WHAT IS ASKED - Quote verbatim the span of lines that begins the listing below and closes with the line containing "cloth(name, lofted, wall, finish)".

DATASET SECTION -
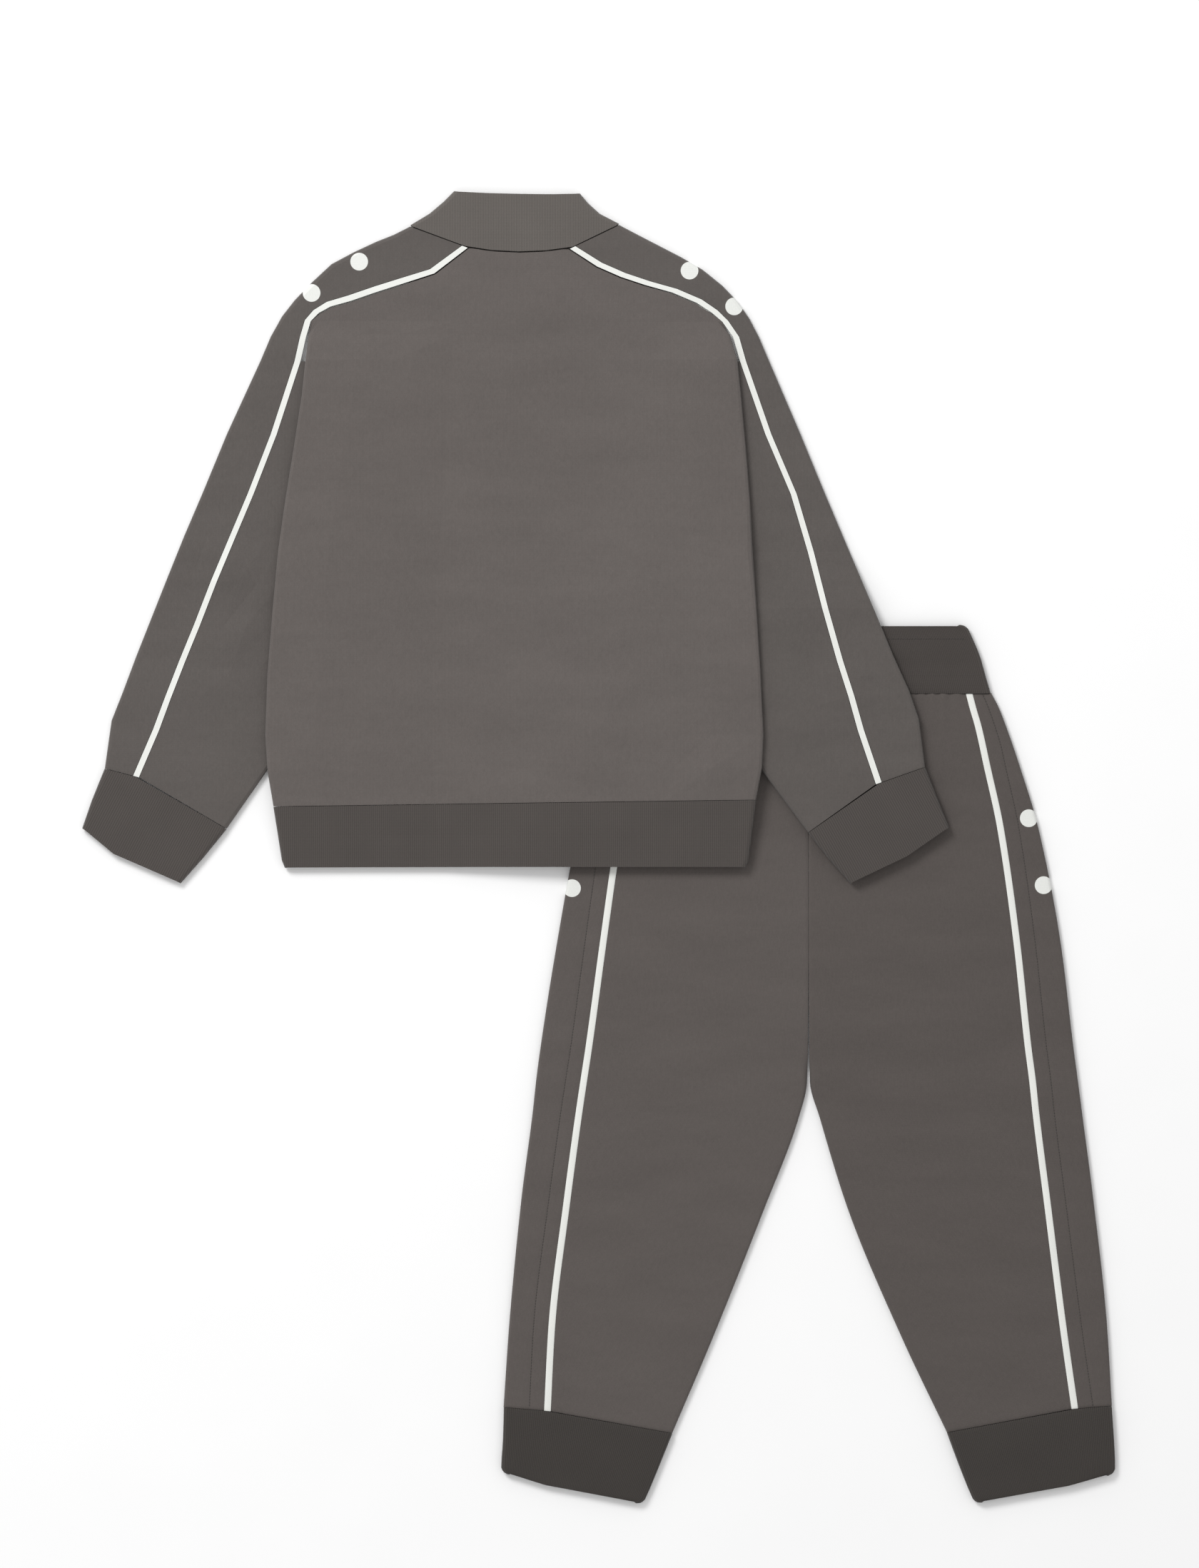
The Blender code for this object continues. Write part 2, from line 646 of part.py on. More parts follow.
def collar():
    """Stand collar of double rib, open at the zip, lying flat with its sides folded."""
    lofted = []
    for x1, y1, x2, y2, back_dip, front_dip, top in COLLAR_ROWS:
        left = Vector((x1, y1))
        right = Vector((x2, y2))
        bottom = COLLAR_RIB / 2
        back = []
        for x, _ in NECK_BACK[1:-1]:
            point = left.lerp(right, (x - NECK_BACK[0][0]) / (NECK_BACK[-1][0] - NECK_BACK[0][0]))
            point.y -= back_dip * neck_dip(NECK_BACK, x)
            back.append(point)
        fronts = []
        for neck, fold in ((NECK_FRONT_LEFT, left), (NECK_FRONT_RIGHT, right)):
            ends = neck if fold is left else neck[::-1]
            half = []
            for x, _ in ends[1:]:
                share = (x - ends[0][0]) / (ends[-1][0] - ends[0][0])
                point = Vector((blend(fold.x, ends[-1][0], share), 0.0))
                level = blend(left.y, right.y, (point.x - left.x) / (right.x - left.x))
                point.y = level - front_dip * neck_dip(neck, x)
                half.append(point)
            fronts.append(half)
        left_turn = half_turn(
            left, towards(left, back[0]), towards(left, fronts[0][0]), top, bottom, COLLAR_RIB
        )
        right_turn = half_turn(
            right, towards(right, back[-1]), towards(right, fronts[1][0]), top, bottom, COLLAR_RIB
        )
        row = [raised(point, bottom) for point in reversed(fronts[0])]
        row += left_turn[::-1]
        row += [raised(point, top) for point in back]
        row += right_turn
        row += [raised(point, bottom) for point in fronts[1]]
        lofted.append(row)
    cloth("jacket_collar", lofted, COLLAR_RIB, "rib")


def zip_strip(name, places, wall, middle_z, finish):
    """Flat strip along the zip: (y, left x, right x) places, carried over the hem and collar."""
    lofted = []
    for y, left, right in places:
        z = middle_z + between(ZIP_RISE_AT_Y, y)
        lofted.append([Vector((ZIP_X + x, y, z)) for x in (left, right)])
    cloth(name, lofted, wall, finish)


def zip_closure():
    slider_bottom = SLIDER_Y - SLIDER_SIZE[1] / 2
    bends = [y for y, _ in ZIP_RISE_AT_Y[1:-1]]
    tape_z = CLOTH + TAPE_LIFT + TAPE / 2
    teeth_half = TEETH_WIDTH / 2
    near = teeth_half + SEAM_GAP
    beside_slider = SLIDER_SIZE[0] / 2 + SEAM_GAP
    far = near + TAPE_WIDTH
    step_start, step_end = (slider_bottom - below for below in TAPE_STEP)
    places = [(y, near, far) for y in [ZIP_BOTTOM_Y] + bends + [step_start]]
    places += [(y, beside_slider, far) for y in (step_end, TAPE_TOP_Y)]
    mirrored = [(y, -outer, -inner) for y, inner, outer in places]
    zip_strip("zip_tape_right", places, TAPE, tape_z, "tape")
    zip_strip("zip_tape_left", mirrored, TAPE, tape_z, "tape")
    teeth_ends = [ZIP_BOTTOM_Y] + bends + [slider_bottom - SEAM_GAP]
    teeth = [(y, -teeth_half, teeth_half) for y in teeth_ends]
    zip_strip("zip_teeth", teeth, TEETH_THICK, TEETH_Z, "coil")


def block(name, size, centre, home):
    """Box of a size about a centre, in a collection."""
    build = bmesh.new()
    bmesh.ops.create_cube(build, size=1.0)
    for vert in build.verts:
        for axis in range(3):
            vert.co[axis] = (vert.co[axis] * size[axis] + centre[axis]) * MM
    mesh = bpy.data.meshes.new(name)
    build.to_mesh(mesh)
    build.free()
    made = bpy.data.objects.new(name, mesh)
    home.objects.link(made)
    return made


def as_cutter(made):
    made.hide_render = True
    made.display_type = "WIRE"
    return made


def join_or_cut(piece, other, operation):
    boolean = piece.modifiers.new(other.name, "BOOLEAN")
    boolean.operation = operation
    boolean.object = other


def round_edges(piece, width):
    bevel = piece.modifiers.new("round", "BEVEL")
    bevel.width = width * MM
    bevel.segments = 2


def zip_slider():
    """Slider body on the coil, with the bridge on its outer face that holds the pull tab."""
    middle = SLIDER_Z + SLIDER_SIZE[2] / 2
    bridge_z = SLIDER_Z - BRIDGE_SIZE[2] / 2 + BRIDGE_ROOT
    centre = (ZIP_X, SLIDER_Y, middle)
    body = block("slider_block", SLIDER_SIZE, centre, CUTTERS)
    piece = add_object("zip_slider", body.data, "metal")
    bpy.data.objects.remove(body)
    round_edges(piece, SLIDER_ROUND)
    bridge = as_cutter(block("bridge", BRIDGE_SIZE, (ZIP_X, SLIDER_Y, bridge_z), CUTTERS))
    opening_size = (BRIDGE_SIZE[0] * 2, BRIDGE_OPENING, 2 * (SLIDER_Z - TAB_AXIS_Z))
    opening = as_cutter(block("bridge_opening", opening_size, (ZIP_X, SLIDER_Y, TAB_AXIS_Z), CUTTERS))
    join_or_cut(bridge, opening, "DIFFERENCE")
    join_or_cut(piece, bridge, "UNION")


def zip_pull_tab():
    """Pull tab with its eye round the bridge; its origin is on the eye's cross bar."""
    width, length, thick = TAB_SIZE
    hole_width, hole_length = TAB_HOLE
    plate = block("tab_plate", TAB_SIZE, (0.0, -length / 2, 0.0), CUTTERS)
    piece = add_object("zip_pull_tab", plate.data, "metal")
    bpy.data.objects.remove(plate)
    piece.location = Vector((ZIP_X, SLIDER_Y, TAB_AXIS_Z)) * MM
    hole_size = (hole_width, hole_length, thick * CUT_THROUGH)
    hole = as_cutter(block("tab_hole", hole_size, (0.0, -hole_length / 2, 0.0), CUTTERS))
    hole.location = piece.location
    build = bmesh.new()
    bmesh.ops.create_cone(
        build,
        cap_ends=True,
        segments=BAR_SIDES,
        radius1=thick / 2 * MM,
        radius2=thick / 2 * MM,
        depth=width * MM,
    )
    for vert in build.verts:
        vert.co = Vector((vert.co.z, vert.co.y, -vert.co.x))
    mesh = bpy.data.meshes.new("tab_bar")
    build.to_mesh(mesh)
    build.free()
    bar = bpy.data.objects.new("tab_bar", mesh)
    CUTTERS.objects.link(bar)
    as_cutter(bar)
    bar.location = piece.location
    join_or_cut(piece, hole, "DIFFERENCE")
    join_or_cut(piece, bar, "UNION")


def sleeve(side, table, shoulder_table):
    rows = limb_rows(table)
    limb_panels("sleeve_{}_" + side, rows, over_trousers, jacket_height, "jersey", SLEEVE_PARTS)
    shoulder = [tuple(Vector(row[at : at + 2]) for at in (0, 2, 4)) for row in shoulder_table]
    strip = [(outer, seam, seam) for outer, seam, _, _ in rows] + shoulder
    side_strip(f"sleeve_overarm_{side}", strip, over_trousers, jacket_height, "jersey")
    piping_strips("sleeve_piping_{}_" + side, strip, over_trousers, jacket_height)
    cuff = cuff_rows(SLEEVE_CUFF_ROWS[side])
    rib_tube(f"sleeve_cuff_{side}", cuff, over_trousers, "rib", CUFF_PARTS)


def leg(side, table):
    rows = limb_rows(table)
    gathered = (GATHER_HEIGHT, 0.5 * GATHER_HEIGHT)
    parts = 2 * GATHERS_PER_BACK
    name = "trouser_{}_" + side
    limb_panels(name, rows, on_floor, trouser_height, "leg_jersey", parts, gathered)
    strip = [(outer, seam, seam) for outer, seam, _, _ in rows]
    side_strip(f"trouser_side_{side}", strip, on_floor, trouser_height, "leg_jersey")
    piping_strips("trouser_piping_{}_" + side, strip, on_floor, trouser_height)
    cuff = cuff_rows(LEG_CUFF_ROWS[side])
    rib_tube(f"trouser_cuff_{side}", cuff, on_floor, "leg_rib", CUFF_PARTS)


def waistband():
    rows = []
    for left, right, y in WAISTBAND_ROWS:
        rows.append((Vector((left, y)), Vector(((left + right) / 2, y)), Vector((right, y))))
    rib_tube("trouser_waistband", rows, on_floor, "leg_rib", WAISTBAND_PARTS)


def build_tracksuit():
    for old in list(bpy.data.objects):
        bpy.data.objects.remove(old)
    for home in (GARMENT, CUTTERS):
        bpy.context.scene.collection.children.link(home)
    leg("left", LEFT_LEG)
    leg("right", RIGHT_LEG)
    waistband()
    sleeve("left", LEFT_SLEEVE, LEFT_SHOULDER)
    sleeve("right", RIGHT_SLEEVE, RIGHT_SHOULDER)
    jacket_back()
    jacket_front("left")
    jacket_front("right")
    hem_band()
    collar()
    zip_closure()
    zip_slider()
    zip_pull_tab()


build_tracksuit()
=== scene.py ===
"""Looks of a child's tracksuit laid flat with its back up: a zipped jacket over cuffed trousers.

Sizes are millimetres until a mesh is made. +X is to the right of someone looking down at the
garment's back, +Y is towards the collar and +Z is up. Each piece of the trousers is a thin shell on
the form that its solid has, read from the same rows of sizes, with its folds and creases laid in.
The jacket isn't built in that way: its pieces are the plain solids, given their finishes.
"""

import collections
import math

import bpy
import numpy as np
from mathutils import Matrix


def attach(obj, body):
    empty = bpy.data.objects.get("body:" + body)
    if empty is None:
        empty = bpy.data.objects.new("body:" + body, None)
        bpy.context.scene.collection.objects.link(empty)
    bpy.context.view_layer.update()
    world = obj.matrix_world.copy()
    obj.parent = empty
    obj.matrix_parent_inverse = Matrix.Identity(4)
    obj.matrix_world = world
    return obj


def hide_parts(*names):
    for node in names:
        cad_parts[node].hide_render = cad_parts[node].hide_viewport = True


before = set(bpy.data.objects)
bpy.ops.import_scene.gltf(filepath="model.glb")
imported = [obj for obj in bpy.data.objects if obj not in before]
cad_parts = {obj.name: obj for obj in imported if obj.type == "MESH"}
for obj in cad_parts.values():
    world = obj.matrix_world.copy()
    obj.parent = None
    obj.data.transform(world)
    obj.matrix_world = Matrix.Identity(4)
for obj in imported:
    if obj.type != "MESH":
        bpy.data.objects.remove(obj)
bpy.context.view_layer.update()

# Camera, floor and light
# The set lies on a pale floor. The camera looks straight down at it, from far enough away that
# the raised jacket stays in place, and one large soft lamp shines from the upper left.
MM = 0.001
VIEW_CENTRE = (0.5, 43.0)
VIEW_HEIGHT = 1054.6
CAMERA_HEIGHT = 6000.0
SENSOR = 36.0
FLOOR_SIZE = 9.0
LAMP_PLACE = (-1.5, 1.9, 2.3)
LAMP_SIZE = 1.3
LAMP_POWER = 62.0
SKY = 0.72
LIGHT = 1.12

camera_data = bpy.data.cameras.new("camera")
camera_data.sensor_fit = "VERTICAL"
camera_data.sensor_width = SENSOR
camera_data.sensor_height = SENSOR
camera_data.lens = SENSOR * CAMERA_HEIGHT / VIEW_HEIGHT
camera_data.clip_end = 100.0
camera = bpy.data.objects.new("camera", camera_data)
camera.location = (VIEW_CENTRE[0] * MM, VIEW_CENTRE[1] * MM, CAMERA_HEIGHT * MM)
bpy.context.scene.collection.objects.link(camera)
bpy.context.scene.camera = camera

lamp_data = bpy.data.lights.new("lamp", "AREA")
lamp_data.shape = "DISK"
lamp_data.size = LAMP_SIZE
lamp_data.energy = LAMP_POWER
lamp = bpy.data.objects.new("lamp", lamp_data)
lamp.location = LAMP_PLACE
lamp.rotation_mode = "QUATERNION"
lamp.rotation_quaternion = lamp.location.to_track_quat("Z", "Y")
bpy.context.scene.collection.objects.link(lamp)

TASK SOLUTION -
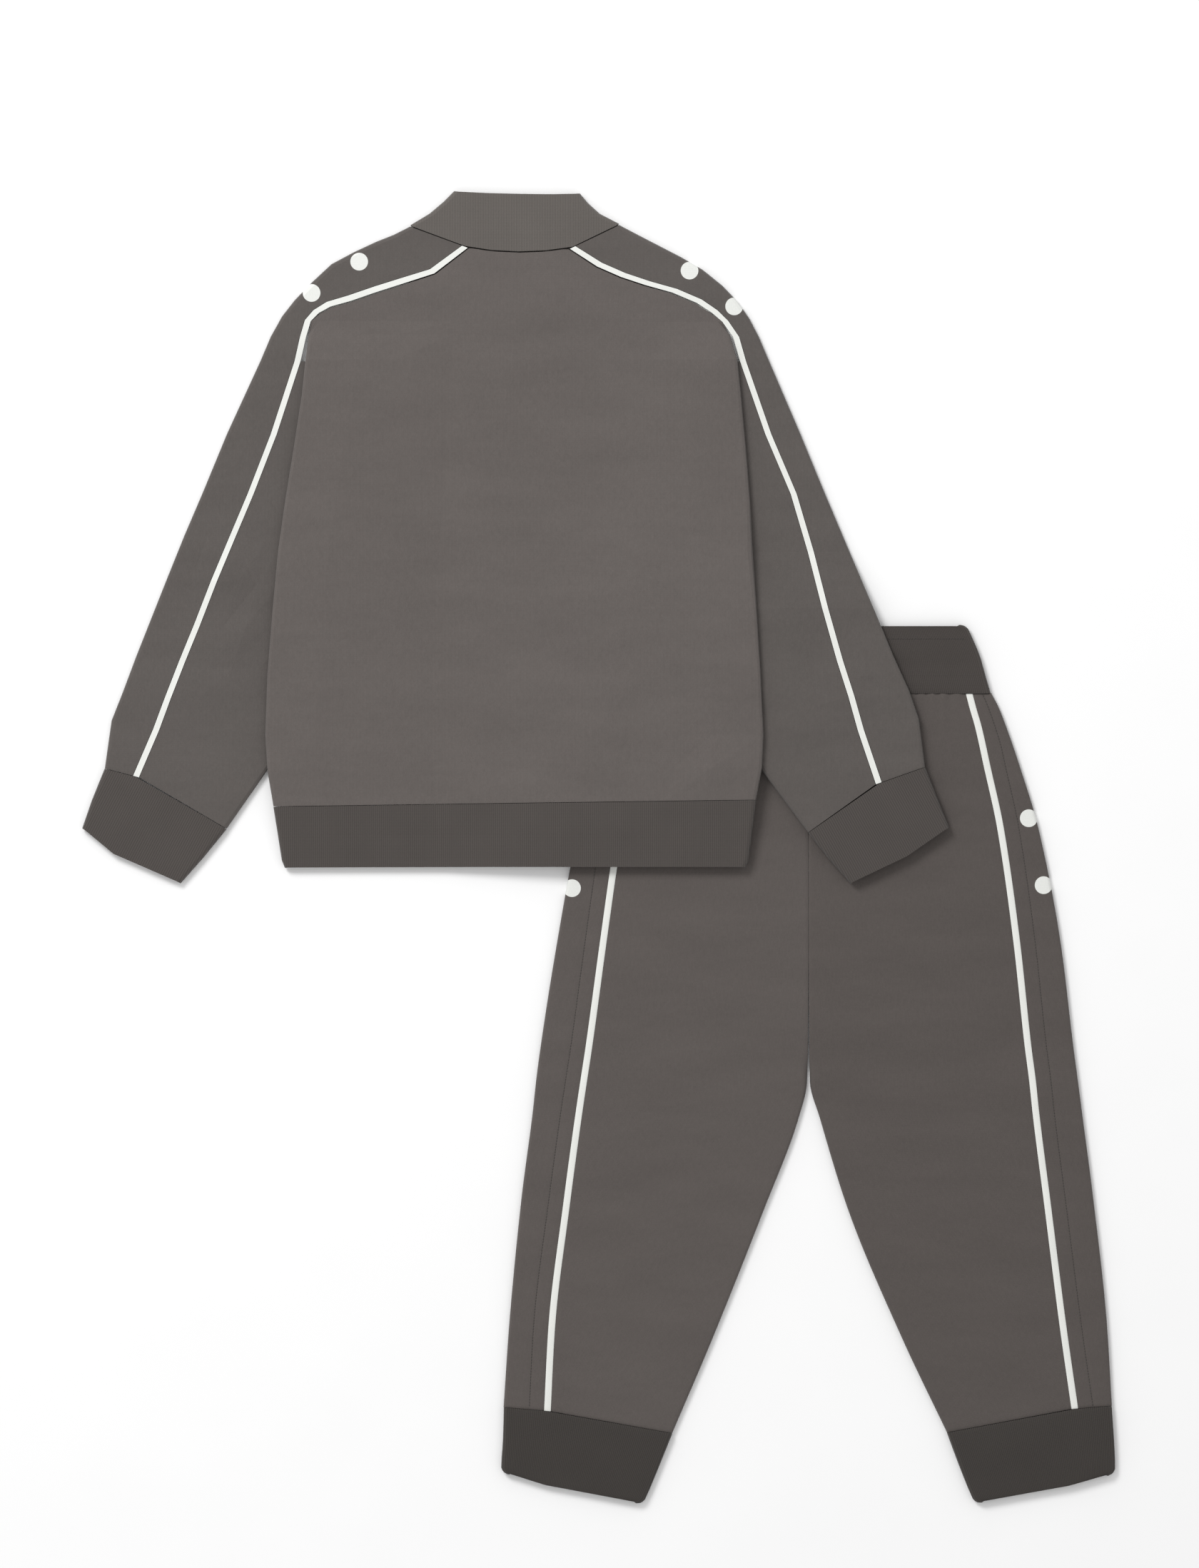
The Blender code for this object continues. Write part 2, from line 646 of part.py on. More parts follow.
def collar():
    """Stand collar of double rib, open at the zip, lying flat with its sides folded."""
    lofted = []
    for x1, y1, x2, y2, back_dip, front_dip, top in COLLAR_ROWS:
        left = Vector((x1, y1))
        right = Vector((x2, y2))
        bottom = COLLAR_RIB / 2
        back = []
        for x, _ in NECK_BACK[1:-1]:
            point = left.lerp(right, (x - NECK_BACK[0][0]) / (NECK_BACK[-1][0] - NECK_BACK[0][0]))
            point.y -= back_dip * neck_dip(NECK_BACK, x)
            back.append(point)
        fronts = []
        for neck, fold in ((NECK_FRONT_LEFT, left), (NECK_FRONT_RIGHT, right)):
            ends = neck if fold is left else neck[::-1]
            half = []
            for x, _ in ends[1:]:
                share = (x - ends[0][0]) / (ends[-1][0] - ends[0][0])
                point = Vector((blend(fold.x, ends[-1][0], share), 0.0))
                level = blend(left.y, right.y, (point.x - left.x) / (right.x - left.x))
                point.y = level - front_dip * neck_dip(neck, x)
                half.append(point)
            fronts.append(half)
        left_turn = half_turn(
            left, towards(left, back[0]), towards(left, fronts[0][0]), top, bottom, COLLAR_RIB
        )
        right_turn = half_turn(
            right, towards(right, back[-1]), towards(right, fronts[1][0]), top, bottom, COLLAR_RIB
        )
        row = [raised(point, bottom) for point in reversed(fronts[0])]
        row += left_turn[::-1]
        row += [raised(point, top) for point in back]
        row += right_turn
        row += [raised(point, bottom) for point in fronts[1]]
        lofted.append(row)
    cloth("jacket_collar", lofted, COLLAR_RIB, "rib")


def zip_strip(name, places, wall, middle_z, finish):
    """Flat strip along the zip: (y, left x, right x) places, carried over the hem and collar."""
    lofted = []
    for y, left, right in places:
        z = middle_z + between(ZIP_RISE_AT_Y, y)
        lofted.append([Vector((ZIP_X + x, y, z)) for x in (left, right)])
    cloth(name, lofted, wall, finish)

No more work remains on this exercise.